Bronzen voorwerpen uit de Villanova cultuur
De Etrusken dankten hun rijkdom en macht aan de winning van ijzer, koper en tin. Zij exploiteerden hun rijke mijngebieden in het Tolfa-gebergte rondom het stadje Tarquinia (provincie Viterbo), in het noorden van Etrurië bij de plaatsjes Populonia en Vetulonia (provincie Livorno) en op het eiland Elba. De handel in erts leidde tot contacten met het oostelijke Middellandse Zeegebied en was ook aanleiding om een goede verdediging op zee te organiseren ter bescherming van de mijnen. Zo begon de hegemonie van de Etrusken op de wateren rondom Italië.
Stad bij Bologna
Brons, een legering van koper en tin, was een van de materialen waarvan de Etrusken gebruiksvoorwerpen en sieraden maakten. Het Rijksmuseum van Oudheden heeft verschillende van deze voorwerpen in bezit. Ze zijn afkomstig uit de Villanova-periode (900-700 v. Chr.), het vroegste stadium van de Etruskische beschaving en genoemd naar de stad Villanova nabij Bologna, waar de eerste resten van deze cultuur zijn ontdekt.
Urn
In Zuid-Etrurië, in de omgeving van Napels, werden bronzen urnen gemaakt. De urn uit de Villanova-periode (eerste afbeelding) rust op een trompetvormige voet. Het lichaam heeft de vorm van een halve bol en is door een serie nagels verbonden met de kraag aan de bovenkant van de urn. De hals en de mond zijn vrij smal. Het voorwerp is afgesloten met een dekseltje. De decoratie op de bovenkant is goed bewaard gebleven: we zien een geometrisch lijnmotief dat in de dunne bronsplaat is gehamerd. Op de knik is een opstaand handvat aangebracht. Een tweede handvat ontbreekt en is misschien verloren gegaan, maar het is ook mogelijk dat het oor ritueel is verwijderd.
Mantelspelden
Op de tweede afbeelding zien we een aantal bronzen fibula’s of mantelspelden. Ze zijn net als veiligheidsspelden opgebouwd uit een beugel met aan de uiteinden een speldhouder en een spiraal voor de vering. Fibula’s dienden niet alleen om kleding vast te zetten, ze fungeerden ook als sieraad om status en macht uit te stralen: ze waren hun gewicht in brons waard. Extreem grote, zware exemplaren werden niet in het dagelijks leven gedragen, maar waren speciaal bestemd voor het graf.
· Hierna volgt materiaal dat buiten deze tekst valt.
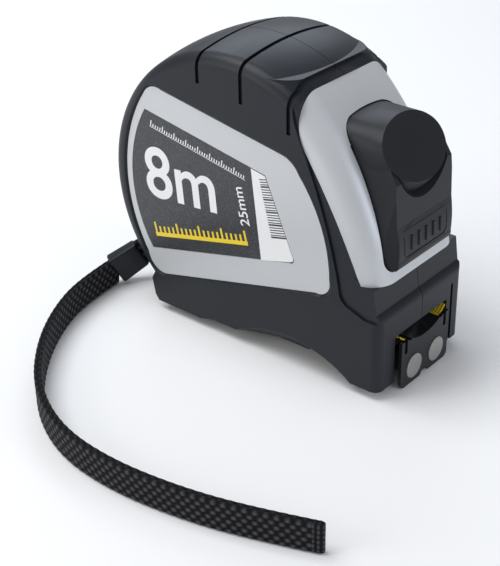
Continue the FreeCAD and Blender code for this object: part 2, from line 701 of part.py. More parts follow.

Slang-, bloedzuiger- en bootfibula
De benaming van een fibula is ontleend aan de vorm. Zo kennen we de slangfibula die bestaat uit een slingerende draad van brons, soms met meerdere windingen. Slangfibula’s werden vooral door mannen gedragen. Een fibula met een bredere beugel wordt in het Italiaans fibula a sanguisuga genoemd: bloedzuigerfibula. Een mantelspeld met een volledig holle, open beugel in de vorm van een bootje heet fibula a navicella, oftewel bootfibula. De laatste twee voorwerpen werden door vrouwen gedragen.
Scheermes
Rechtsboven op dezelfde afbeelding zien we een bronzen scheermes, waarvan grote hoeveelheden zijn gevonden in de putgraven van Villanova-begraafplaatsen. Ze bestaan uit een dunne, halvemaanvormige bronzen plaat die scherp geslepen is en vaak is voorzien van een handvat en een oogje. Het mes werd gebruikt door het blad tussen duim en vingers vast te houden in de halfronde inkeping. Aan het oogje kon het worden opgehangen na gebruik.